Hildebrandt watched himself go through the motions of sending the dead to God, knowing that Marcus would have sneered at the ritual, that Marcus had achieved what he had wanted all along. He was no longer the survivor of his battalion. With his death, they all were annihilated.
There was something about Claire Lucas. He thought about her face. The whiteness of it. The dark circles under her eyes and her skinny neck. Just before she verbally jabbed him, she had moved slightly as if to poke him physically too. The top two buttons on her faded housedress were unbuttoned, and the right side limply flapped open. She was such a thin woman that he remembered thinking that it was strange he couldn’t see her clavicle. The skin was purple there. He had dismissed it earlier as a birthmark.

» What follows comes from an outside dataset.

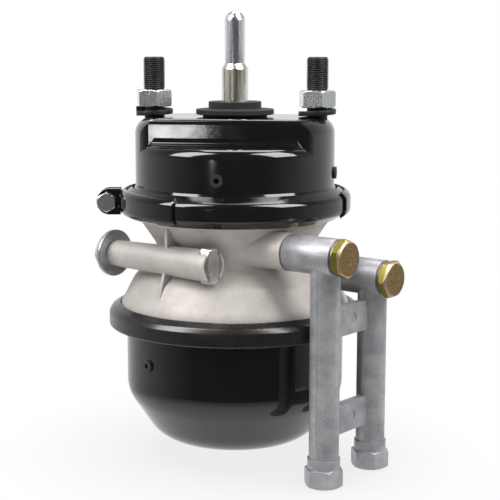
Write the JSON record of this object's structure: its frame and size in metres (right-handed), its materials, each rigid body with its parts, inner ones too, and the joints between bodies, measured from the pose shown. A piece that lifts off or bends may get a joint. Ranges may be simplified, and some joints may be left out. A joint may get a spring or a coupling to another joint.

He placed his right hand on the dashboard and lowered his head. He had seen the gross manifestation of bullet-torn flesh, spurting blood, heads blown open by grenades, legs and arms that twitched after being severed. Finger
s that closed and opened on a lone hand in the middle of a road while Vietnamese women bicycled past. Holding a bandage on a severed artery in a soldier’s groin. The blood left the body with such force that it spurted over his fingers at first. He recognized the butterfly fluttering of the eyelids and the gradual relaxing of the jaws signifying the slow loss of consciousness as the man bled out. Being back in the States for a year hadn’t touched that deadening of the senses to horror. Until now. He missed it because it had become a regular feature on the human body in Vietnam and an acceptable aspect of war. But he was home now, and he saw what was supposed to be unacceptable in his own culture. The deep bruise of a punch. The swelling that hid the beauty of a woman’s collarbone.
Hildebrandt lifted his hand, clenched it, and hit the dashboard with his fist.
“Don’t tell me what to say! See this?” He pushed his thumb underneath his lapel so that his chaplain’s insignia was thrust forward. “I’m not supposed to lie! I’m fucking sick of lying to people. I am the chaplain! I’m supposed to tell the truth. I’m going to tell the fucking truth! That woman,” he continued yelling, “was not stupid! She knew! She has nothing! Nothing!”
Schlessinger had been about to apologize for his own outburst when Hildebrandt went off. He had never heard Hildebrandt swear and had never seen him so angry. He was simultaneously startled and remorseful. Just as he was about to attempt another apology, Hildebrandt shocked him by suddenly weeping.
Schlessinger pulled into the Morriseau driveway, parked the sedan, and got out. Hildebrandt could hear him thanking Mr. Morriseau. Could hear him making apologies for Hildebrandt’s absence. Hildebrandt kept his face down. He could not get out of the car.
They drove in silence the rest of the way to Madison.
Thirty miles into their road trip Hildebrandt realized that Marcus had spoken a truth that Hildebrandt refused to acknowledge to himself. Since landing in Nam, he didn’t believe in God. If he had gone through the motions of the Father, Son, and Holy Spirit, it was to ease the men against the very real knowledge that they were fighting for nothing but some old men’s dreams of winning the invisible. There were no holy wars. There was nothing but money and games and betrayal at the top. But at ground level, out there, brotherhood was at its finest. They would die protecting each other. He could believe in that.